Find the line containing "bpy.data.objects.remove(obj)" in the material below; copy that line and all following lines exactly.

┌──

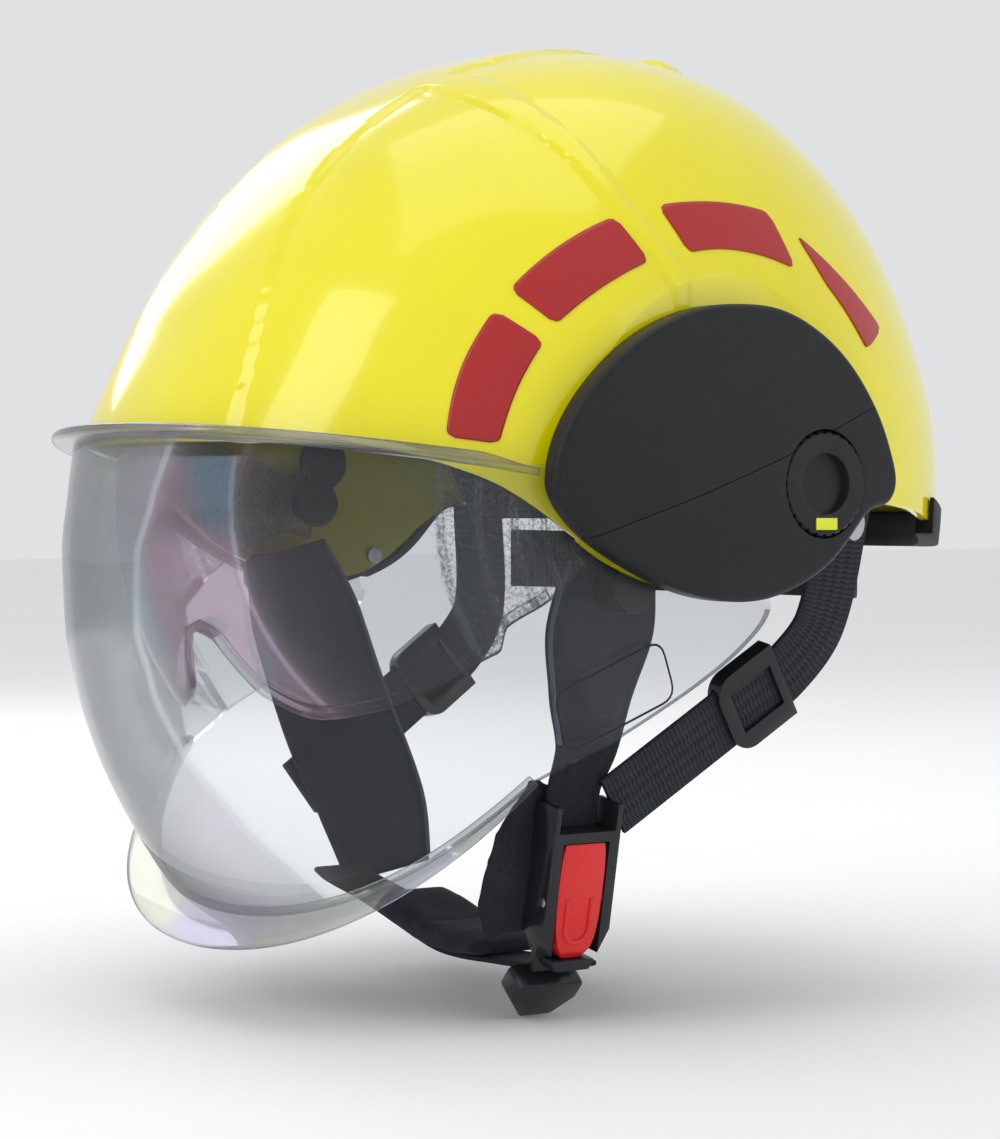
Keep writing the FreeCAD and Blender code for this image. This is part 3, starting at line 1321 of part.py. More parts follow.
slider = slider_frame()
SLIDER_PLACE = FreeCAD.Placement(place(SLIDER_MIDDLE[0], along_slope(SLIDER_MIDDLE[1])),
                                 FreeCAD.Rotation(V(1, 0, 0), RUN_ANGLE))
for side_name, side in SIDES:
    shaped("strap_slider_" + side_name, leaning(slider, side, SLIDER_PLACE))

doc.recompute()


def check_and_write():
    """Refuses failed objects and unsound shapes, then writes one file for each sub-part."""
    for item in doc.Objects:
        if "Invalid" in item.State or "Error" in item.State:
            raise RuntimeError("failed object: " + item.Label)
    for label, node in NODES.items():
        if node.Shape.isNull() or not node.Shape.isValid():
            raise RuntimeError("unsound shape: " + label)
    os.makedirs("parts", exist_ok=True)
    for label, node in NODES.items():
        node.Shape.exportStep("parts/" + label + ".step")


check_and_write()
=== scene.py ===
import json
import logging
import math
from dataclasses import dataclass, field
from enum import Enum
from typing import Callable, Sequence

import bpy
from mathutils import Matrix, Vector


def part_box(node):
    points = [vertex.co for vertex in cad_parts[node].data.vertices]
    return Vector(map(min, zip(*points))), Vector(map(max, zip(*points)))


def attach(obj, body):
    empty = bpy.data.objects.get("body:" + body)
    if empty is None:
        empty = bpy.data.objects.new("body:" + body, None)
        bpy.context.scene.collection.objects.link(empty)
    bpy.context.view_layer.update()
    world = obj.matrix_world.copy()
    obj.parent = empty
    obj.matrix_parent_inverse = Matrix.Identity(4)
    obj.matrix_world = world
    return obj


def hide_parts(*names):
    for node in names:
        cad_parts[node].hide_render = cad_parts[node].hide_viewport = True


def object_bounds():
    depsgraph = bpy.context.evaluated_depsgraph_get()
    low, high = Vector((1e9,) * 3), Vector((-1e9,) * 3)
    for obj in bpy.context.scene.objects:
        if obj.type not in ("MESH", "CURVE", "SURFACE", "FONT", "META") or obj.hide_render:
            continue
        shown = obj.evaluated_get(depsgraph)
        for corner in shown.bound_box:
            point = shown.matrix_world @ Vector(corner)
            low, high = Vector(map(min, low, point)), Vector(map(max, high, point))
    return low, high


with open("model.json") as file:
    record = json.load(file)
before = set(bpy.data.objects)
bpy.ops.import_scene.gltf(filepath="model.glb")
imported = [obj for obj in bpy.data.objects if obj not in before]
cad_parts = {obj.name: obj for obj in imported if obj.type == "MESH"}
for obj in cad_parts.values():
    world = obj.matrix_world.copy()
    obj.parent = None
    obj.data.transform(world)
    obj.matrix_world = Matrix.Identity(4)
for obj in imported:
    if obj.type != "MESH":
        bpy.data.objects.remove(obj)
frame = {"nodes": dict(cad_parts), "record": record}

MM = 0.001
CAD_BOX = [list(corner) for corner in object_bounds()]
log = logging.getLogger("fire_helmet")
Pair = tuple[float, float]
Colour = tuple[float, float, float]


class Side(Enum):
    """Side of the wearer."""

    LEFT = 1
    RIGHT = -1


def spot(across: float, forward: float, up: float) -> Vector:
    """A point in metres from millimetres across, forward and up."""
    return Vector((across, -forward, up)) * MM


def fade(value: float) -> float:
    """Smooth step from 0 to 1 as the value runs from 0 to 1."""
    share = min(max(value, 0.0), 1.0)
    return share * share * (3 - 2 * share)


def halve(inside: Callable[[float], bool], low: float, high: float, rounds: int) -> Pair:
    """Narrows a range whose low end is inside and whose high end isn't.

    Args:
        inside: Whether a value is inside.
        low: First value.
        high: Second value, above or below the first.
        rounds: How often the range is halved.

    Returns:
        The narrowed range.
    """
    for _ in range(rounds):
        middle = (low + high) / 2
        low, high = (middle, high) if inside(middle) else (low, middle)
    return low, high


def weights(t: float) -> tuple[float, float, float, float]:
    """Shares of start, start slope, end and end slope, a step t of 0 to 1 along a smooth span."""
    t2, t3 = t * t, t * t * t
    return 2 * t3 - 3 * t2 + 1, t3 - 2 * t2 + t, 3 * t2 - 2 * t3, t3 - t2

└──

**Exercise response**
        bpy.data.objects.remove(obj)
frame = {"nodes": dict(cad_parts), "record": record}

MM = 0.001
CAD_BOX = [list(corner) for corner in object_bounds()]
log = logging.getLogger("fire_helmet")
Pair = tuple[float, float]
Colour = tuple[float, float, float]


class Side(Enum):
    """Side of the wearer."""

    LEFT = 1
    RIGHT = -1


def spot(across: float, forward: float, up: float) -> Vector:
    """A point in metres from millimetres across, forward and up."""
    return Vector((across, -forward, up)) * MM


def fade(value: float) -> float:
    """Smooth step from 0 to 1 as the value runs from 0 to 1."""
    share = min(max(value, 0.0), 1.0)
    return share * share * (3 - 2 * share)


def halve(inside: Callable[[float], bool], low: float, high: float, rounds: int) -> Pair:
    """Narrows a range whose low end is inside and whose high end isn't.

    Args:
        inside: Whether a value is inside.
        low: First value.
        high: Second value, above or below the first.
        rounds: How often the range is halved.

    Returns:
        The narrowed range.
    """
    for _ in range(rounds):
        middle = (low + high) / 2
        low, high = (middle, high) if inside(middle) else (low, middle)
    return low, high


def weights(t: float) -> tuple[float, float, float, float]:
    """Shares of start, start slope, end and end slope, a step t of 0 to 1 along a smooth span."""
    t2, t3 = t * t, t * t * t
    return 2 * t3 - 3 * t2 + 1, t3 - 2 * t2 + t, 3 * t2 - 2 * t3, t3 - t2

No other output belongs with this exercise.